The Taman Tugu Project is a not-for-profit corporate social responsibility initiative led by Khazanah Nasional Bhd (Khazanah) with the support of public sector agencies, private sector and civil society organisations. It conserves a 66-acre prime land green-lung in the heart of the city and is open to the public for free.
The initial proposal was for a profit-oriented tourist attraction theme-park while other developers were pursuing it for commercial development.

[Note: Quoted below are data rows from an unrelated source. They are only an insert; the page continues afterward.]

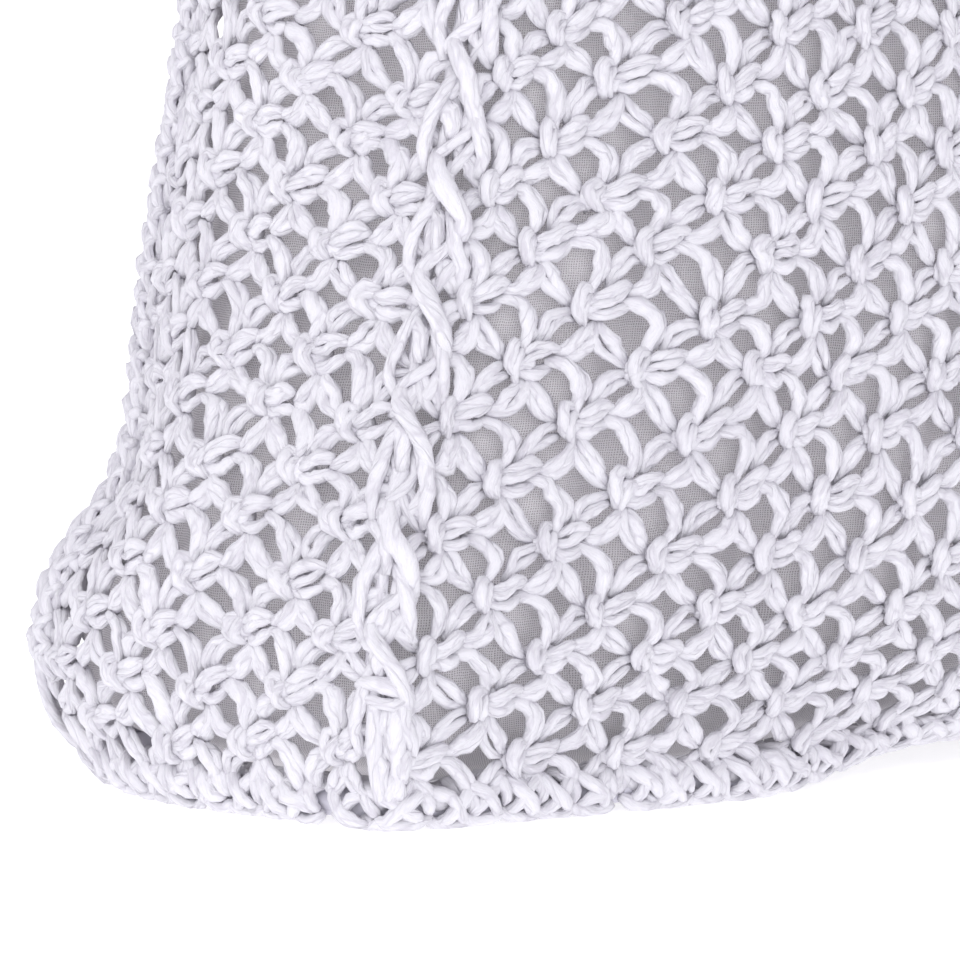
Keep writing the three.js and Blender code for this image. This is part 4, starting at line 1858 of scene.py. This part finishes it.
@dataclass
class Studio:
    """The floor, the lights and the camera."""

    azimuth: float = -41.0
    elevation: float = 5.6
    distance: float = 1.5
    pixels_per_metre: float = 4600.0
    aim_right: float = -0.0885
    aim_up: float = 0.053
    sensor: float = 36.0
    sky: Colour = (0.945, 0.93, 1.0, 1.0)
    sky_strength: float = 0.73

    def directions(self) -> tuple[Vector, Vector, Vector]:
        """The camera's backward, right and up directions.

        Returns:
            The three unit vectors.
        """
        a, e = math.radians(self.azimuth), math.radians(self.elevation)
        back = Vector((math.sin(a) * math.cos(e), -math.cos(a) * math.cos(e), math.sin(e)))
        right = Vector((math.cos(a), math.sin(a), 0.0))
        return back, right, back.cross(right)

    def build(self) -> None:
        """Builds everything round the bag."""
        self.place_camera()
        self.lay_floor()
        self.hang_lights()

    def place_camera(self) -> None:
        """Sets the camera at the photograph's angle and frame."""
        back, right, up = self.directions()
        aim = right * self.aim_right + up * self.aim_up
        bpy.ops.object.camera_add(location=aim + back * self.distance)
        camera = bpy.context.object
        camera.rotation_euler = (-back).to_track_quat("-Z", "Y").to_euler()
        camera.data.sensor_width = self.sensor
        camera.data.lens = self.pixels_per_metre * self.distance / IMAGE_SIDE * self.sensor
        camera.data.clip_start = 0.05
        camera.data.clip_end = 100.0
        bpy.context.scene.camera = camera

    def lay_floor(self) -> None:
        """Lays the floor."""
        bpy.ops.object.select_all(action="DESELECT")
        bpy.ops.mesh.primitive_plane_add(size=40.0, location=(0.0, 0.0, 0.0))
        floor = bpy.context.object
        floor.name = "pale_floor"
        floor.data.materials.append(FloorFinish().build())

    def hang_lights(self) -> None:
        """Hangs one broad soft light over a bright even sky."""
        back, right, up = self.directions()
        spot = back * 1.2 - right * 1.1 + Vector((0.0, 0.0, 1.7))
        bpy.ops.object.light_add(type="AREA", location=spot)
        lamp = bpy.context.object
        lamp.rotation_euler = (Vector((0, 0, 0.12)) - spot).to_track_quat("-Z", "Y").to_euler()
        lamp.data.size = 1.4
        lamp.data.energy = 12.0
        lamp.data.color = (1.0, 0.995, 0.985)
        bpy.ops.object.light_add(type="AREA", location=back * 2.2 + up * 0.35)
        fill = bpy.context.object
        fill.rotation_euler = (-fill.location).to_track_quat("-Z", "Y").to_euler()
        fill.data.size = 1.6
        fill.data.energy = 12.0
        world = bpy.data.worlds.new("studio")
        world.use_nodes = True
        sky = world.node_tree.nodes["Background"]
        sky.inputs[0].default_value = self.sky
        sky.inputs[1].default_value = self.sky_strength
        scene = bpy.context.scene
        scene.world = world
        scene.view_settings.view_transform = "Standard"
        scene.view_settings.look = "None"


def walls(form: BagForm) -> list[NetWall]:
    """The four net walls, finest where the photograph looks closely.

    Args:
        form: the body's form.

    Returns:
        The walls.
    """
    rngs = [np.random.default_rng(SEED + step) for step in range(1, len(Wall) + 1)]
    return [
        NetWall(
            form, Wall.FRONT, 16.0, 0.5, near_columns=(0.0, 6.6), near_rows=16, splits=(3.2, 8.0),
            name="front_net", node="front_panel", rng=rngs[0],
        ),
        NetWall(
            form, Wall.LEFT, 4.5, 0.0, near_columns=(0.0, 4.6), near_rows=16, fullness=1.12,
            name="left_net", node="left_gusset", rng=rngs[1],
        ),
        NetWall(
            form, Wall.BACK, 16.0, 0.5, splits=(8.2,), name="back_net", node="back_panel", rng=rngs[2],
        ),
        NetWall(
            form, Wall.RIGHT, 4.5, 0.5, fullness=1.12, name="right_net", node="right_gusset", rng=rngs[3],
        ),
    ]


def main() -> None:
    """Builds the pieces in order and reports each."""
    logging.basicConfig(level=logging.INFO, format="%(name)s: %(message)s")
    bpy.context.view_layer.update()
    form = BagForm()
    straw = StrawFinish().build()
    made: list[bpy.types.Object] = []
    for wall in walls(form):
        made += wall.build(straw)
    made += CornerSeams(form).build(straw)
    cords = CordWork(form)
    made += cords.build(straw, CoreFinish().build())
    made += BaseNet(form).build(straw)
    made += LiningPouch(form).build(LiningFinish().build())
    Studio().build()
    slump = Slump()
    for piece in made:
        slump.settle(piece.data)
    log.info("%d pieces made", len(made))


if __name__ == "__main__":
    main()
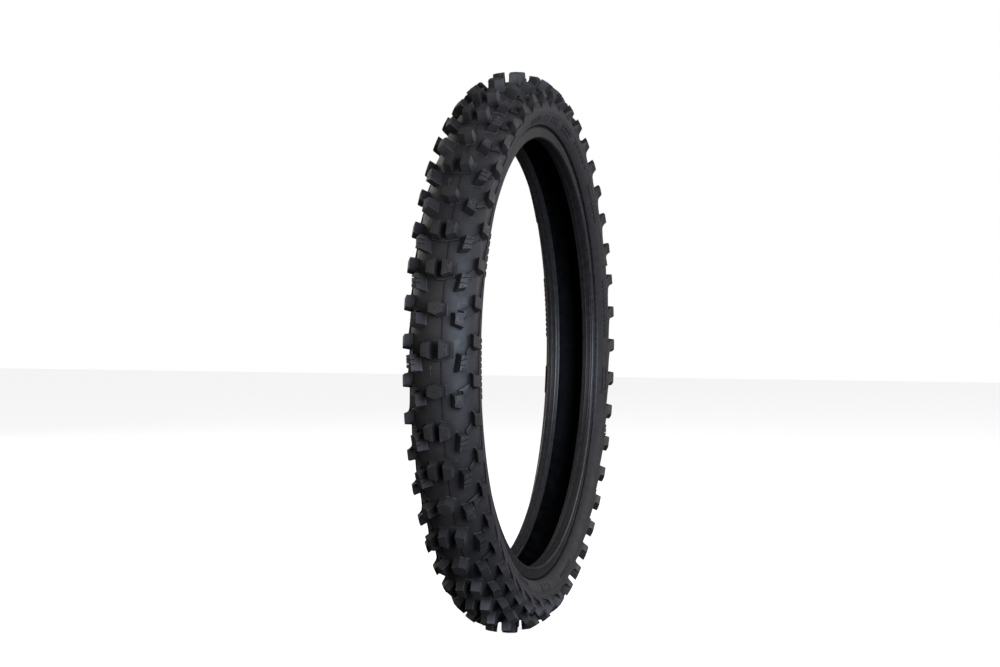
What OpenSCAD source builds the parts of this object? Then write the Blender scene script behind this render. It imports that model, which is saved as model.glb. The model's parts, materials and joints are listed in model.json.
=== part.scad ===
// Off-road motorcycle front tyre, 80/100-21 class, off its wheel.
// The axle runs along Y, Z is up, and the origin is the wheel centre.

/* [Overall size] */
// Outside diameter over the centre knobs
overall_d = 698; // [695:0.5:700]
// Bead seat diameter, the standard for a 21 inch rim
seat_d = 532.6; // [532:0.1:533.4]
// Width of the casing across the sidewalls, without the knobs
casing_w = 83.2; // [82:0.2:85]

/* [Casing walls] */
// Radius of the crown arc across the tread
crown_arc_r = 45; // [44:0.5:46]
// Radius of the shoulder arc, between the crown and the widest point
shoulder_arc_r = 28; // [27:0.5:29]
// Radius of the lower sidewall arc
lower_arc_r = 18; // [17.5:0.1:19]
// Wall at the crown centre, rubber and plies together
crown_t = 7.7; // [7.2:0.1:8.4]
// Wall at the widest point, rubber and plies together
side_t = 4.5; // [4.2:0.1:5]
// Thickness of one rubberised carcass ply
ply_t = 0.9; // [0.8:0.05:1]
// Thickness of the inner liner
liner_t = 0.8; // [0.6:0.05:1]

/* [Tread pattern] */
// Repeats of the five-row pattern round the tyre
repeats = 9; // [8:1:9]
// Height of a centre knob above the crown
knob_h = 15; // [14:0.1:15.5]
// Radius of the arc that the tops of the outer knobs lie on
top_arc_r = 50.7; // [50.3:0.1:52]
// Extra width of a knob at its foot, as a fraction of its width at the top
foot_spread = 0.14; // [0.06:0.02:0.2]
// Height of the tie bars between the intermediate and shoulder knobs
tie_h = 2.4; // [1:0.2:3.4]

/* [Beads] */
// Distance between the toes of the two beads
toe_gap = 31.2; // [30:0.2:33]
// Distance between the heels of the two beads
heel_gap = 62.6; // [62:0.2:64]
// Diameter of one bead wire
wire_d = 1.0; // [0.8:0.05:1.1]
// Rows of wires in a bead core, and wires in each row
wire_rows = 4; // [3:1:4]

/* [Hidden] */

left = -1;
right = 1;
revolve_fn = 180;
arc_step = 4;
crown_r = overall_d / 2 - knob_h;
seat_r = seat_d / 2;
half_w = casing_w / 2;

// Outer contour: tangent arcs, with centres as [axial, radial]
crown_c = [0, crown_r - crown_arc_r];
crown_end = acos((half_w - shoulder_arc_r) / (crown_arc_r - shoulder_arc_r));
wide_r = crown_c[1] + (crown_arc_r - shoulder_arc_r) * sin(crown_end);
shoulder_c = [half_w - shoulder_arc_r, wide_r];
tread_edge = 24;
lower_c = [half_w - lower_arc_r, wide_r];
lower_end = -60;
neck_r = 5;
neck_c = lower_c + (lower_arc_r + neck_r) * [cos(lower_end), sin(lower_end)];
heel_r = 2.6;
heel_c = [heel_gap / 2 - heel_r, seat_r + heel_r];
toe_cut = 1.2;

// Inner contour: tangent arcs that leave the crown thicker than the sidewall
in_shoulder_r = 24;
in_shoulder_c = [half_w - side_t - in_shoulder_r, wide_r];
in_rise = crown_r - crown_t - in_shoulder_r - wide_r;
in_reach = (pow(in_shoulder_c[0], 2) + in_rise * in_rise) / (2 * in_rise);
in_crown_r = in_reach + in_shoulder_r;
in_crown_c = [0, crown_r - crown_t - in_crown_r];
in_crown_end = acos(in_shoulder_c[0] / in_reach);
in_lower_r = lower_arc_r - side_t;

// Layers, as distances out from the inner contour
ply_1 = liner_t;
ply_2 = liner_t + ply_t;
skin = liner_t + 2 * ply_t;
breaker_t = 0.8;
cushion_t = 0.8;
strip_end = 58;

// Bead core and the plies round it
wire_pitch = 1.3;
core_w = wire_rows * wire_pitch + 0.3;
core_y = 24.3;
under_t = 1.2;
wrap_t = 0.6;
core_c = [core_y, seat_r + under_t + ply_t + wrap_t + core_w / 2];
wrap_w = core_w + 2 * wrap_t;
leg_in = core_y - wrap_w / 2;
leg_out = core_y + wrap_w / 2;
ply_floor = seat_r + under_t + ply_t;
leg_top = ply_floor + wrap_w + 1;
turn_up_r = leg_top + 4;
ply_end_r = ply_floor + 2;
ply_1_end = lower_c + (in_lower_r + ply_1) * [cos(lower_end), sin(lower_end)];
ply_2_end = lower_c + (in_lower_r + ply_2) * [cos(lower_end), sin(lower_end)];
skin_end = lower_c + (in_lower_r + skin) * [cos(lower_end), sin(lower_end)];

function flip(p) = [for (i = [len(p) - 1:-1:0]) p[i]];
function tail(p) = [for (i = [1:len(p) - 1]) p[i]];
function unit(v) = v / norm(v);
function arc(c, r, a0, a1) =
    let (n = ceil(abs(a1 - a0) / arc_step))
    [for (i = [0:n]) c + r * [cos(a0 + (a1 - a0) * i / n), sin(a0 + (a1 - a0) * i / n)]];
function bend(a, b, c, n = 6) =
    [for (i = [0:n]) pow(1 - i / n, 2) * a + 2 * i / n * (1 - i / n) * b + pow(i / n, 2) * c];
// Mirrors a path that starts on the centre plane, to run from wall to wall
function full(p) = concat(flip([for (q = tail(p)) [-q[0], q[1]]]), p);
// Moves a path sideways by d, to the left of its direction, with mitred corners
function side_step(p, d) =
    [for (i = [0:len(p) - 1])
        let (a = unit(p[min(i + 1, len(p) - 1)] - p[min(i, len(p) - 2)]),
             b = unit(p[max(i, 1)] - p[max(i - 1, 0)]),
             na = [-a[1], a[0]],
             m = unit(na + [-b[1], b[0]]))
        p[i] + d * m / (m * na)];

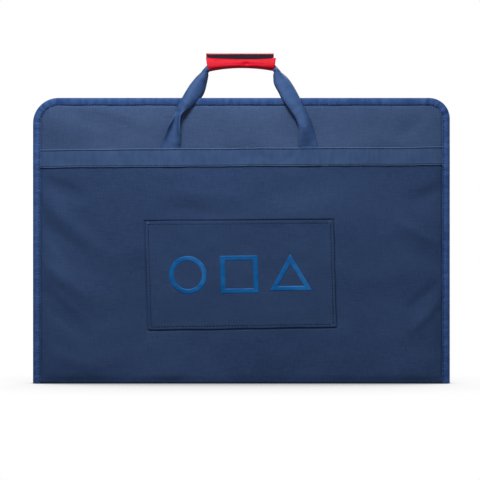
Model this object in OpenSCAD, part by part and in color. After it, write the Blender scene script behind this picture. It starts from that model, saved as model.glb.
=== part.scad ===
// Portfolio case: two boarded cloth panels joined by a cloth base, zipped round the other
// three sides, with two webbing handles held together by a padded wrap.
// Millimetres, +Z up. The front faces -Y and the origin is the middle of the base.

/* [Body] */
// Width of the panels, over the binding
body_w = 684; // [560:1:900]
// Height of the panels
body_h = 469; // [440:1:480]
// Depth over the outer cloths
body_d = 32; // [32:1:60]
// Radius of the two upper corners
corner_r = 38; // [24:1:80]

/* [Layers] */
// Thickness of the outer cloth
cloth_t = 0.9; // [0.6:0.1:1.2]
// Thickness of the stiffening board
board_t = 1.5; // [1:0.1:2]
// Thickness of the lining
lining_t = 0.6; // [0.4:0.1:0.8]
// Thickness of the base cloth
base_t = 1.5; // [1:0.1:1.5]
// Height of the seam between the lower and upper cloth
panel_seam_z = 371.7; // [300:0.1:380]

/* [Binding and zip] */
// Width of the binding tape on each face
binding_w = 12; // [10:0.5:16]
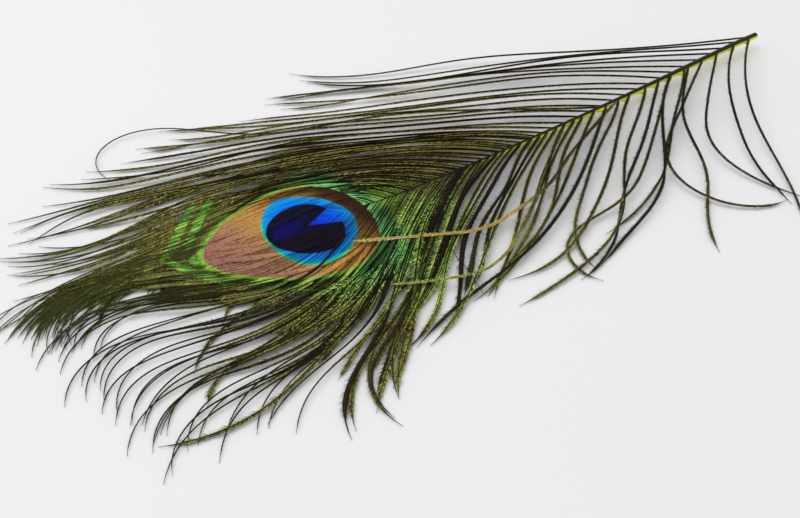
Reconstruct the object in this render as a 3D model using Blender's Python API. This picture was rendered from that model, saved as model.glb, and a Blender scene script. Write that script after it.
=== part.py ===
"""Peacock eye feather, trimmed to about 26 cm and lying with its eye upwards.

The frame's origin is under the middle of the eye, on the surface that the feather rests on.
+X runs to the cut end of the shaft, +Z is up, and -Y is the side of the longer, looser barbs.
One grown piece: shaft, eye vane and locks of barbs are fused into the single object "feather".
Lengths are millimetres and angles degrees, unless a comment says otherwise.
"""

import math

import bmesh
import bpy
from mathutils import Vector

MM = 0.001

# Shaft: points of its middle line (x, y, z). It lies flat through the eye, then rises and
# bends gently to the cut end.
SHAFT_POINTS = (
    (-44, 5, 0.75),
    (-30, 3, 0.75),
    (-13, 1, 0.8),
    (0, 0, 0.85),
    (22, 1.5, 1.0),
    (48, 4.5, 1.4),
    (85, 9.5, 2.6),
    (125, 16, 3.8),
    (163, 23.5, 4.5),
    (177, 26.5, 4.2),
)
SHAFT_WIDTH_CUT = 2.3
SHAFT_WIDTH_TIP = 0.5
SHAFT_SIDES = 8
STEPS_PER_SPAN = 4

# Locks: clumps of barbs that grow from both sides of the shaft, side -1 towards -Y and 1
# towards +Y. Down to LONE_FROM each lock is one barb of the table, and then they are evenly
# spaced clumps, wider away from the cut end.
LONE_FROM = {-1: 57.0, 1: 175.0}
CLUMPS = {-1: 17, 1: 29}
LAST_ROOT = -22.0
WIDTH_AT_CUT = {-1: 2.0, 1: 2.6}
WIDTH_AT_EYE = {-1: 4.0, 1: 3.4}
WIDENS_FROM_X = 150.0
WIDENS_TO_X = 75.0
LOCK_STEPS = 8
LOCK_THICKNESS = 0.9
LOCK_TOP_SHARE = 0.45
ROOT_WIDTH_SHARE = 0.42
TIP_WIDTH_SHARE = 0.25
TIP_THICKNESS_SHARE = 0.5
FULL_WIDTH_AT = 0.35
NARROWS_FROM = 0.55
TIP_CLEARANCE = 0.02
LAYER_STEP = 0.17
LAYERS = 3

# Share of a barb's length at which it has come down to the table, and how much less it
# arches towards its tip.
DOWN_AT = 0.85
ARCH_FADE = 0.4

# Eye vane: the stretch where the barbs hook together into one flat blade.
EYE_MIDDLE = (-7.0, -2.0)
EYE_HALF_LENGTH = 29.0
EYE_HALF_WIDTH = 24.0
EYE_EGG = 0.12
EYE_EDGE_HEIGHT = 1.15
EYE_CROWN = 0.55
EYE_SEGMENTS = 40
EYE_RINGS = 3

SMOOTH_UNDER = 40.0

# How a barb runs, for some roots along the shaft: x of the root, length, heading at the root,
# at each quarter and at the tip, and how far it arches up. A heading is the angle from the
# tipward direction (-X), outwards to the barb's own side.
LOWER_BARBS = (
    (174, 100, (40, 50, 65, 70, 70), 1.5),
    (166, 100, (40, 50, 65, 70, 75), 1.5),
    (157, 100, (45, 45, 50, 95, 125), 1.5),
    (141, 105, (50, 45, 50, 30, 20), 1.5),
    (135, 100, (40, 50, 50, 35, 20), 1.5),
    (129, 115, (45, 45, 40, 45, 10), 1.5),
    (123, 115, (50, 40, 50, 25, 5), 1.5),
    (116, 105, (45, 45, 45, 30, -5), 1.5),
    (106, 125, (45, 45, 35, 25, 20), 1.5),
    (96, 80, (45, 40, 45, 45, 30), 1.5),
    (89, 85, (40, 45, 40, 45, 45), 1.5),
    (82, 100, (40, 40, 50, 50, 10), 1.5),
    (76, 80, (40, 45, 35, 55, 60), 1.5),
    (69, 95, (35, 40, 45, 55, 25), 1.5),
    (63, 90, (35, 40, 50, 50, 40), 1.5),
    (57, 105, (40, 45, 50, 50, 65), 1.5),
    (49, 105, (40, 45, 55, 40, 105), 1.5),
    (45, 115, (40, 45, 50, 25, 55), 1.4),
    (39, 125, (40, 45, 40, 10, 70), 1.2),
    (35, 125, (45, 45, 35, 0, 75), 1.0),
    (32, 120, (45, 40, 30, 5, 65), 1.0),
    (26, 115, (45, 40, 10, -5, 85), 0.8),
    (20, 105, (40, 30, -10, -10, 65), 0.8),
    (16, 100, (40, 25, -10, -10, 60), 0.8),
    (11, 100, (40, 15, -25, 5, 90), 0.8),
    (4, 90, (35, 5, -25, 10, 65), 0.8),
    (-10, 75, (15, -10, -10, 20, 20), 0.8),
    (-28, 55, (10, 0, 0, 20, 30), 0.8),
)
UPPER_BARBS = (
    (175, 155, (10, 20, 20, 15, 35), 1.5),
    (166, 155, (15, 20, 15, 15, 30), 1.5),
    (140, 135, (25, 25, 20, 20, 0), 1.5),
    (131, 135, (30, 25, 15, 15, 30), 1.5),
    (123, 145, (25, 20, 15, 20, 10), 1.5),
    (111, 145, (30, 20, 20, 15, 25), 1.5),
    (95, 145, (25, 20, 20, 10, 10), 1.5),
    (87, 145, (25, 20, 20, 5, 30), 1.5),
    (77, 145, (30, 20, 15, 5, 30), 1.5),
    (69, 150, (35, 20, 10, 5, 15), 1.5),
    (58, 140, (30, 20, 5, 10, -30), 1.5),
    (52, 135, (35, 20, 10, -10, 20), 1.4),
    (45, 125, (35, 15, 5, -15, 35), 1.3),
    (38, 120, (40, 15, 0, -10, 30), 1.2),
    (32, 115, (40, 15, -10, -5, 25), 1.0),
    (25, 110, (55, 10, -20, -10, -30), 0.8),
    (16, 100, (65, -10, -5, -5, -45), 0.8),
    (8, 95, (45, -10, 5, -15, -50), 0.8),
    (-3, 80, (15, 0, 0, -15, -60), 0.8),
    (-28, 55, (-5, -5, -5, -20, -50), 0.8),
)
SIDES = {-1: LOWER_BARBS, 1: UPPER_BARBS}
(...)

After various community engagements, Khazanah decided to convert the site into a public park and transfer it into Amanah Warisan Negara to be managed and protected into perpetuity as a public green space.
Reviews in Tripadvisor.com include comments such as: “Awesome recreation spot”, “Excellent public green forest park” and “A gem in the city”.
This is a place that can be enjoyed by all and not by developers with an excessive and intense desire for profit.
What about Taman Rimba Kiara?
Last month, Taman Rimba Kiara's developer, Malton Group produced an advertorial committing to sustainable development and not encroaching into the park.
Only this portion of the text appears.